= Sika Foyer =

Togolese-American artist (born 1968)

Sika Foyer (born 1968) is a Togolese American mixed media and conceptual visual artist and curator living and working in New York City.
In 2017 she curated the exhibition Affirmative Art at Nagenda International Academy of Art and Design (NIAAD) at Makerere University in Namulanda, Entebbe, Uganda. In 2021 she received her Master of Fine Arts from Lesley University in Cambridge, Massachusetts.

Many of her recent works center upon the concept of wrapping. in 2021 Her work was the subject of a solo exhibition Mara River Crossing at the Soloway Gallery in Brooklyn, New York.
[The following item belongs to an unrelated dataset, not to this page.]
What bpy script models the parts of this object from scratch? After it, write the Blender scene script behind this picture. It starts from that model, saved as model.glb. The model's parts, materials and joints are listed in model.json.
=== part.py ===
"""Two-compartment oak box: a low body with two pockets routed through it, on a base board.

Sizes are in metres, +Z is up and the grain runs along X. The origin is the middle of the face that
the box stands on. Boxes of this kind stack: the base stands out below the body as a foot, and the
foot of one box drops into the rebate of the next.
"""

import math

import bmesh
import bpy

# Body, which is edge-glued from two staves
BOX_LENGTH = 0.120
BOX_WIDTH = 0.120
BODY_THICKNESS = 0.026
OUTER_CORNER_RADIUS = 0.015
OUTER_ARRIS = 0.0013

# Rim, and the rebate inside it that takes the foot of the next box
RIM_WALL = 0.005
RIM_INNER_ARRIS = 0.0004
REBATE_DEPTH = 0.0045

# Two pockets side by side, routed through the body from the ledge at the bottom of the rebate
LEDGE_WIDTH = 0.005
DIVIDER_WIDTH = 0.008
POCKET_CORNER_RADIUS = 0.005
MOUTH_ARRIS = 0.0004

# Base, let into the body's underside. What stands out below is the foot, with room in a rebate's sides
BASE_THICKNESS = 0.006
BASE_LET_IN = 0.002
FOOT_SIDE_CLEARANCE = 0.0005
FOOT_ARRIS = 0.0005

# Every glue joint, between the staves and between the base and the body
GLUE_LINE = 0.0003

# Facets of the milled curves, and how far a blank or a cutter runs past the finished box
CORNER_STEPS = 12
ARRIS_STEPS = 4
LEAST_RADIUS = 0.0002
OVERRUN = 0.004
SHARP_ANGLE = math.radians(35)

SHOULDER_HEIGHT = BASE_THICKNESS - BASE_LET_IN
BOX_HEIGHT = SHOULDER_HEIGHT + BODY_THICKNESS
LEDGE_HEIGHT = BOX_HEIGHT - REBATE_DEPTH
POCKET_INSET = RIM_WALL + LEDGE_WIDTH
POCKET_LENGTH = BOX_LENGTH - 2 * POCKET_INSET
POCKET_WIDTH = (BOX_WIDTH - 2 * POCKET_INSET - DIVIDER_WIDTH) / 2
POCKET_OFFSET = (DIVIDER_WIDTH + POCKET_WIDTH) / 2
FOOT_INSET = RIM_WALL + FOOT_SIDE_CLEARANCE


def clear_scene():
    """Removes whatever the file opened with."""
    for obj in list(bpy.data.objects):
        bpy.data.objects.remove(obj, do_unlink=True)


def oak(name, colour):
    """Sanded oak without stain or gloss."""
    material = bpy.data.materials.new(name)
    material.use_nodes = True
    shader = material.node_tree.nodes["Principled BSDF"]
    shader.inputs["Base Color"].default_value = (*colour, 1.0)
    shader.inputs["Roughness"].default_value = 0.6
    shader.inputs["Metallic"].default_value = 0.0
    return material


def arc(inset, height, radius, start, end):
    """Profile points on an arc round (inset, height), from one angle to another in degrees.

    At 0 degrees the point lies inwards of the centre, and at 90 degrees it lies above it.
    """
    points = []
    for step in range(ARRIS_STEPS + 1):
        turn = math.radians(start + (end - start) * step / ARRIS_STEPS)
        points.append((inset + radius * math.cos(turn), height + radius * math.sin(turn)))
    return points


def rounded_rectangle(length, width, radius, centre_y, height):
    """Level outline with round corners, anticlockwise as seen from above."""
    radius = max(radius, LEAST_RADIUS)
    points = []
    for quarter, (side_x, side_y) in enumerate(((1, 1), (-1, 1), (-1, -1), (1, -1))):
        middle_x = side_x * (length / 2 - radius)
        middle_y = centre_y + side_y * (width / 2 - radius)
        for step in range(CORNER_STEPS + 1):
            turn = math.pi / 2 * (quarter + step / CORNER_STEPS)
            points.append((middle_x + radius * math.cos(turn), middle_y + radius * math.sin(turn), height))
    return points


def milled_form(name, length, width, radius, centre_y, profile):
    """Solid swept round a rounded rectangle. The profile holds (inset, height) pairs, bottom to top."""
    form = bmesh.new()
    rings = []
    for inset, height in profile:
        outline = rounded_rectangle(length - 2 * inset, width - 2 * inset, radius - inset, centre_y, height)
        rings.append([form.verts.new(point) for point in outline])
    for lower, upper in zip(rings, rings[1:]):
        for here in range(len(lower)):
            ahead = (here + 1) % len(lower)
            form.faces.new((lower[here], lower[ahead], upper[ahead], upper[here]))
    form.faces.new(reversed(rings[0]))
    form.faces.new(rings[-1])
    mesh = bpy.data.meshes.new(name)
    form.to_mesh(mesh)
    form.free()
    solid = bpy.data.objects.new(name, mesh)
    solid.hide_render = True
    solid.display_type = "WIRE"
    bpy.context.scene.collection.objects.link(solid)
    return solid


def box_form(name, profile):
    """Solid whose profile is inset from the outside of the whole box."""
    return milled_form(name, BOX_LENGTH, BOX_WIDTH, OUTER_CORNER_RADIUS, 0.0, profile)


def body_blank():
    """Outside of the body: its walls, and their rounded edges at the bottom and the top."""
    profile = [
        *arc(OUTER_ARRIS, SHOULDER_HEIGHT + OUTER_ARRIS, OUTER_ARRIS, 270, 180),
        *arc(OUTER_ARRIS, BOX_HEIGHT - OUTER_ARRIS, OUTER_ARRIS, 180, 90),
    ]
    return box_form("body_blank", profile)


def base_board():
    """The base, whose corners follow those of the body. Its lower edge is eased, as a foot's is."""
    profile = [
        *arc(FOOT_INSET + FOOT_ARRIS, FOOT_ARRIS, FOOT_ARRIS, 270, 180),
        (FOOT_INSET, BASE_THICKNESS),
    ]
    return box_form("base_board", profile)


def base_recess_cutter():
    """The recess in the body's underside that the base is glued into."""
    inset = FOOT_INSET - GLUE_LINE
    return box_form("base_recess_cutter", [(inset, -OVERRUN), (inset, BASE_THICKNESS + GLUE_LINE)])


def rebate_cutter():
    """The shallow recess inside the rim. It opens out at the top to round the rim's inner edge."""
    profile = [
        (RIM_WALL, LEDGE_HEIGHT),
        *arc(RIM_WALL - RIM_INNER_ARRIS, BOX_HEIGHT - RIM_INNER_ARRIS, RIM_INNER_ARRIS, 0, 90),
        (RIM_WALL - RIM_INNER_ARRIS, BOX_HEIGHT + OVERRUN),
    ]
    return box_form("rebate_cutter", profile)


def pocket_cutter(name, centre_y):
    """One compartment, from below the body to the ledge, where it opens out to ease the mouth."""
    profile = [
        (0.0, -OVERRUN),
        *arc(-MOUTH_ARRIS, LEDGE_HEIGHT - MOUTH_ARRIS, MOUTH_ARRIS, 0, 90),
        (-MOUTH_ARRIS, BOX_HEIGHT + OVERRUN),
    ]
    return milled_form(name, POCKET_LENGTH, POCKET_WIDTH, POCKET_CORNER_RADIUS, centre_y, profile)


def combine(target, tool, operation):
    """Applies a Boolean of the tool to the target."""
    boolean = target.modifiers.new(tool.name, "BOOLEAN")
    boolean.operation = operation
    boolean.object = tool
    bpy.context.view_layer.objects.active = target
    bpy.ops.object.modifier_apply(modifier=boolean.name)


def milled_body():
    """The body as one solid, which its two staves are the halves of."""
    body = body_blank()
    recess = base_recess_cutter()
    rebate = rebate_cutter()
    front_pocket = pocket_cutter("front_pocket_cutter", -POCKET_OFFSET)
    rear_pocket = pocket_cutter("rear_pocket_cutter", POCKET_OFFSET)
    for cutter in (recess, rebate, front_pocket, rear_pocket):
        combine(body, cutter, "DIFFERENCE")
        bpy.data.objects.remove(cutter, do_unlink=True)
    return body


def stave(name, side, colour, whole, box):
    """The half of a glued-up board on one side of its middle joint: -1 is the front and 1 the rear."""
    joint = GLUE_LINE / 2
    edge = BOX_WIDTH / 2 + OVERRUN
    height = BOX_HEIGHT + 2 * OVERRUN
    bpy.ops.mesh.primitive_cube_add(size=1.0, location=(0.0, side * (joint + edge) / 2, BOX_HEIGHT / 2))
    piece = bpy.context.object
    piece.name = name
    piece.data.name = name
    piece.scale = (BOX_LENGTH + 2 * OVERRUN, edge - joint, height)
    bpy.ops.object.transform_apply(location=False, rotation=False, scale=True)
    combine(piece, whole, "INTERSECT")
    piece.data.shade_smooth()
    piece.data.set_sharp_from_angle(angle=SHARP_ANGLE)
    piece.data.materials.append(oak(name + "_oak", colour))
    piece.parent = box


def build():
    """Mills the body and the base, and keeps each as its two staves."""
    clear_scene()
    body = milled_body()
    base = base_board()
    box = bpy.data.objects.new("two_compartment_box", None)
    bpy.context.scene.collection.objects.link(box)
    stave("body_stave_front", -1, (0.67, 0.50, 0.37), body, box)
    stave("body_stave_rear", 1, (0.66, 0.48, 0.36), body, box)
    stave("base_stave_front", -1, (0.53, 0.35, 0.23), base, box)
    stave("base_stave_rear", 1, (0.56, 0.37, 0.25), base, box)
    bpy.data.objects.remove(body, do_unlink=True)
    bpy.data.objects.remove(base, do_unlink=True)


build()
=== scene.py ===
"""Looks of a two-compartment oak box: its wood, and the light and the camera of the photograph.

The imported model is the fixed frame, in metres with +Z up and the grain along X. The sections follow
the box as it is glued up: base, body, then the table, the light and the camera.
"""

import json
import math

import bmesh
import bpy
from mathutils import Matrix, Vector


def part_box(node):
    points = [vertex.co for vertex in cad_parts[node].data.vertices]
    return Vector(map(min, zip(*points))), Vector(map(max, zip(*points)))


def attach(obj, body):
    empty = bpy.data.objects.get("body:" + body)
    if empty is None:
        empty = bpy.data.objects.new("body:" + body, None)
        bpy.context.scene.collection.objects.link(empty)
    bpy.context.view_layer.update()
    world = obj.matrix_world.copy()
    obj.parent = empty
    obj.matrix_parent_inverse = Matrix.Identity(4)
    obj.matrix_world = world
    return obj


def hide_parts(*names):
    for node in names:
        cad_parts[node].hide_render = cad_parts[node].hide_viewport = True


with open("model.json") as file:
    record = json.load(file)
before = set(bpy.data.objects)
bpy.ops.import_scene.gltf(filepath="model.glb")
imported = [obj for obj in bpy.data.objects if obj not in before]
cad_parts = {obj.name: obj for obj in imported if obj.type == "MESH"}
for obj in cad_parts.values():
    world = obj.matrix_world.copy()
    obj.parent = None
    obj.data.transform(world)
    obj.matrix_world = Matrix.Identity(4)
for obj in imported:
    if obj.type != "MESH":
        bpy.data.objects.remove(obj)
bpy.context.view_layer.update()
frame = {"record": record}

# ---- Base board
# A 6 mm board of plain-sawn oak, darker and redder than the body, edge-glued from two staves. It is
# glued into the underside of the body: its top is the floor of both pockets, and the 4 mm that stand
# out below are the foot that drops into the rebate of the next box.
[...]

The same year her work was shown in a group exhibition of seven contemporary black artists Legacy and Rupture at the City Gallery in New Haven, Connecticut.
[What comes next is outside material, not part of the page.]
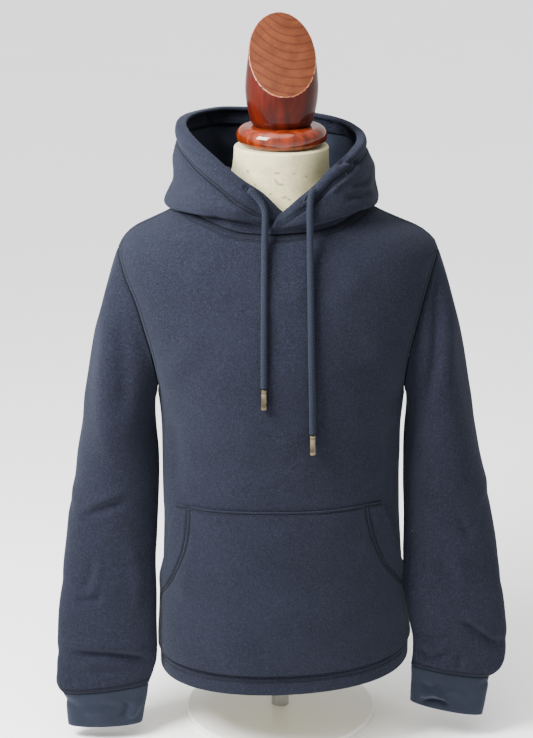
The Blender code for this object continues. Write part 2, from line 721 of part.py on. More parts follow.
def hood_panel(name, side, collection):
    def rows_of(turn):
        pressed = LAP_CLOTH if turn < 16 else DOUBLE
        channel, rest = hood_levels(side, turn)
        rows = [(v, 0.0, pressed) for v in channel]
        rows[0] = (0.0, 0.0, CLOTH)
        rows[1] = (0.5, 0.0, 0.5 * (CLOTH + pressed))
        return rows + [(v, 0.0, CLOTH) for v in rest]

    return hood_wall(name, side, hood_columns(side), rows_of, "navy_fleece", collection)


def hood_lining(name, side, collection):
    """Lining from under the channel down to the bottom of the hood's hollow."""
    columns = [column for column in hood_columns(side) if column[0] > LINING_START]
    depth = CLOTH + GAP

    def rows_of(turn):
        channel, middle = hood_levels(side, turn)[1][:2]
        return [(channel + 0.08, depth + LINING_SLACK, LINING),
                (middle, depth, LINING),
                (3.0, depth, LINING)]

    return hood_wall(name, side, columns, rows_of, "navy_jersey", collection)


# ---------------------------------------------------------------- drawcord

def drawcord(side_name, route, collection):
    """Cord end as a tube, and the metal aglet that hangs from it."""
    knots = [Vector(point) for point in route]
    length = sum((b - a).length for a, b in zip(knots, knots[1:]))
    count = round(length / CORD_STEP)
    curve = bpy.data.curves.new("drawcord_" + side_name, "CURVE")
    curve.dimensions = "3D"
    curve.bevel_depth = CORD_RADIUS * MM
    curve.bevel_resolution = 2
    curve.use_fill_caps = True
    spline = curve.splines.new("POLY")
    spline.points.add(count)
    for i, point in enumerate(spline.points):
        place = curve_through(knots, level_at(knots, length * i / count)) * MM
        point.co = (place.x, place.y, place.z, 1.0)
    add_object("drawcord_" + side_name, curve, "navy_braid", collection)

    down = (knots[-1] - knots[-2]).normalized()
    aglet = turned("aglet_" + side_name, AGLET_PROFILE, "nickel", collection, steps=16)
    aglet.location = (knots[-1] + down * GAP) * MM
    aglet.rotation_euler = (-down).to_track_quat("Z", "Y").to_euler()


# ---------------------------------------------------------------- dress form

def form_torso(collection):
    heights = [FORM_BOTTOM, 160, 220, 290, 360, 425, 480, 530, 570, 605, 635, 655, 671, 686,
               699, 710, 721, 732, 745, 760, 780, NECK_TOP]
    around = 36
    body = bmesh.new()
    rings = []
    for height in heights:
        inset = FORM_INSET.at(height).inset
        rings.append([body.verts.new(on_body(360 * j / around, height, -inset) * MM)
                      for j in range(around)])
    for lower, upper in zip(rings, rings[1:]):
        for j in range(around):
            k = (j + 1) % around
            body.faces.new((lower[j], lower[k], upper[k], upper[j]))
    body.faces.new(rings[0])
    body.faces.new(rings[-1])
    for vertex in rings[0]:
        vertex.co.z = FORM_BOTTOM * MM
    for vertex in rings[-1]:
        vertex.co.z = NECK_TOP * MM
    bmesh.ops.recalc_face_normals(body, faces=body.faces)
    mesh = bpy.data.meshes.new("form_torso")
    body.to_mesh(mesh)
    body.free()
    mesh.shade_smooth()
    mesh.set_sharp_from_angle(angle=math.radians(50))
    return add_object("form_torso", mesh, "cream_canvas", collection)


def turned(name, profile, material, collection, steps=28):
    """Solid of revolution: the profile (radius, height) runs down its outer side."""
    mesh = bpy.data.meshes.new(name)
    points = [Vector((radius, 0, height)) * MM for radius, height in profile]
    mesh.from_pydata(points, [(i, i + 1) for i in range(len(points) - 1)], [])
    thing = add_object(name, mesh, material, collection)
    screw = thing.modifiers.new("Turn", "SCREW")
    screw.steps = steps
    screw.render_steps = steps
    screw.use_merge_vertices = True
    screw.merge_threshold = 0.00005
    return thing


def form_ring(collection):
    bottom = NECK_TOP + GAP
    radius = RING_HEIGHT / 2
    profile = [(0, bottom + RING_HEIGHT)]
    for i in range(9):
        lean = math.radians(90 - 180 * i / 8)
        profile.append((RING_RADIUS - radius + radius * math.cos(lean),
                        bottom + radius + radius * math.sin(lean)))
    profile.append((0, bottom))
    return turned("form_ring", profile, "varnished_wood", collection)


def form_finial(collection, cutters):
    finial = turned("form_finial", FINIAL_PROFILE, "varnished_wood", collection)
    size = 0.3
    bpy.ops.mesh.primitive_cube_add(size=size)
    cutter = bpy.context.active_object
    cutter.name = "finial_cutter"
    for owner in list(cutter.users_collection):
        owner.objects.unlink(cutter)
    cutters.objects.link(cutter)
    cutter.hide_render = True
    cutter.display_type = "WIRE"
    slant = Matrix.Rotation(math.radians(FINIAL_CUT_ANGLE), 4, "X")
    lift = slant @ Vector((0, 0, size / 2))
    cutter.matrix_world = Matrix.Translation(FINIAL_CUT_FRONT * MM + lift) @ slant
    cut = finial.modifiers.new("Slanted cut", "BOOLEAN")
    cut.operation = "DIFFERENCE"
    cut.object = cutter
    return finial


def form_stand(collection):
    base = [(0, BASE_HEIGHT), (BASE_RADIUS - 4, BASE_HEIGHT), (BASE_RADIUS - 1.2, BASE_HEIGHT - 1),
            (BASE_RADIUS, BASE_HEIGHT - 3), (BASE_RADIUS, 1), (BASE_RADIUS - 1, 0), (0, 0)]
    plate = turned("form_base", base, "white_enamel", collection, steps=40)
    plate.location.y = STAND_Y * MM
    start, end = BASE_HEIGHT + GAP, FORM_BOTTOM - GAP
    bpy.ops.mesh.primitive_cylinder_add(
        vertices=20, radius=POLE_RADIUS * MM, depth=(end - start) * MM,
        location=(0, STAND_Y * MM, (start + end) / 2 * MM))
    pole = bpy.context.active_object
    pole.name = "form_pole"
    pole.data.materials.append(bpy.data.materials["steel"])
    for owner in list(pole.users_collection):
        owner.objects.unlink(pole)
    collection.objects.link(pole)


def main():
    clear_scene()
    make_materials()
    hoodie = make_collection("pullover_hoodie")
    cutters = make_collection("cutters")
    panel("front", 0, ARMHOLE_FRONT, hoodie)
    panel("back", 180, ARMHOLE_BACK, hoodie)
    sleeve("sleeve_left", SLEEVE_LEFT, -1, hoodie)
    sleeve("sleeve_right", SLEEVE_RIGHT, 1, hoodie)
    cuff("cuff_left", CUFF_LEFT, -1, hoodie)
    cuff("cuff_right", CUFF_RIGHT, 1, hoodie)
    pocket(hoodie)
    hood_panel("hood_left", -1, hoodie)
    hood_panel("hood_right", 1, hoodie)
    hood_lining("hood_lining_left", -1, hoodie)
    hood_lining("hood_lining_right", 1, hoodie)
    drawcord("left", DRAWCORD_LEFT, hoodie)
    drawcord("right", DRAWCORD_RIGHT, hoodie)
    form_torso(hoodie)
    form_ring(hoodie)
    form_finial(hoodie, cutters)
    form_stand(hoodie)


main()
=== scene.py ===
"""Looks of a navy pullover hoodie worn by a limbless dress form.

World frame: metres, +Z up, the front faces -Y, left and right as seen from the
front. Tables and functions work in millimetres and degrees. An angle on the body
starts at the right side seam (0), passes the centre front (90), the left side seam
(180) and the centre back (270).
"""

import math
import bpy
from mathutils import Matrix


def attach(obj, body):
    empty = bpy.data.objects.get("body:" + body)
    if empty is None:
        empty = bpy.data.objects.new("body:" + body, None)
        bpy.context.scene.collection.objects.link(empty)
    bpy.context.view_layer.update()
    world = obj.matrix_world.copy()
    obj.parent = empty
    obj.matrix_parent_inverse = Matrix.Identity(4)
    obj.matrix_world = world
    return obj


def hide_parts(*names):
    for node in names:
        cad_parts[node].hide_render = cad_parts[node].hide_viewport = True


bl_info = {
    "name": "Hoodie on a dress form",
    "version": (1, 0, 0),
    "blender": (4, 5, 0),
    "location": "View3D > Sidebar > Hoodie",
    "description": "Builds a fleece pullover hoodie on a dress form with a turned neck block",
    "category": "Object",
}

from types import SimpleNamespace

import bmesh
import bpy
import numpy as np
from bpy.props import FloatProperty, FloatVectorProperty, IntProperty, PointerProperty
from bpy.types import Operator, Panel, PropertyGroup
from mathutils import Matrix, Vector
from mathutils.bvhtree import BVHTree

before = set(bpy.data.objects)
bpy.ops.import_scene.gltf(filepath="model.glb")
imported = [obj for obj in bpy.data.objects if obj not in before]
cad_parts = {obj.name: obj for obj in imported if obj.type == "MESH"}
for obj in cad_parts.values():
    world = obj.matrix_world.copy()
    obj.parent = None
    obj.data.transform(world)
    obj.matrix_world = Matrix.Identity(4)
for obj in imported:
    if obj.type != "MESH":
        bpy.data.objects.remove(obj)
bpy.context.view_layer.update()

MM = 0.001

# -------------------- sizes of the cut

CLOTH = 2.0
DOUBLE = 4.2
CUFF_CLOTH = 3.0
LINING = 1.0
GAP = 0.35

HEM_HEIGHT = 100.0
HEM_TILT = 8.0
HEM_DEPTH = 27.0
NEEDLE_SPACE = 5.6               # between the two rows of twin stitching
ARMHOLE_MIDDLE = 573.5
ARMHOLE_HALF = 94.5
ARMHOLE_FRONT = 25.0
ARMHOLE_BACK = 22.0
ARMHOLE_ROUND = 0.8
UPPER_SLEEVE = 150.0             # about the length from the armhole to the upper arm's table
LOWER_SLEEVE = 400.0             # and from there to the cuff
NECK_MARGIN = 0.5
NECK_RISE = 0.9

HOOD_CENTRE = np.array((0.0, 8.0, 0.0))
CHANNEL_LEFT = 39.0              # drawcord channel, measured from the face edge
CHANNEL_RIGHT = 26.0
CHANNEL_BACK = 30.0
LAP_OVER = 2.4
LAP_UNDER = -3.2
LAP_CLOTH = 3.2
HOOD_PAST_LEFT = 6.0
HOOD_PAST_RIGHT = 9.5
LAP_ROUND = 2.4
LINING_START = 38.0
LINING_FOOT = 746.0              # height of the lining's end on the form's neck
HOOD_EASE = 1.12                 # above 1 a hood half's columns stand closer at the front
HOOD_ARC = 2.3                   # length of a degree at the back of the hood

POCKET_RISE = HEM_DEPTH + 3.0    # of the pocket's lower edge above the hem's edge
POCKET_HEIGHT = 222.0
POCKET_CORNER = 0.31             # share of the height at which the mouths start
POCKET_RADIUS = 148.0            # of the body beside the mouths
POCKET_STAND_OFF = 1.2
POCKET_MOUTH_LIFT = 4.2
POCKET_BAND = 24.0               # from a pocket mouth to its first row of stitches, at its ends
POCKET_BAND_SPREAD = 13.0        # how much wider the band is half way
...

In September of 2022 Foyer's work was included in the group exhibition African Women Artists: Exploring the Way Forward at the Calabar gallery in New York City.

Starting in late August of 2023 Foyer through the auspices of the Lower Manhattan Cultural Council is one of the artists-in-residence at the Arts Center on Governor's Island in New York City. Also in 2023 Foyer was granted an artist residency at the Mystic Seaport Museum.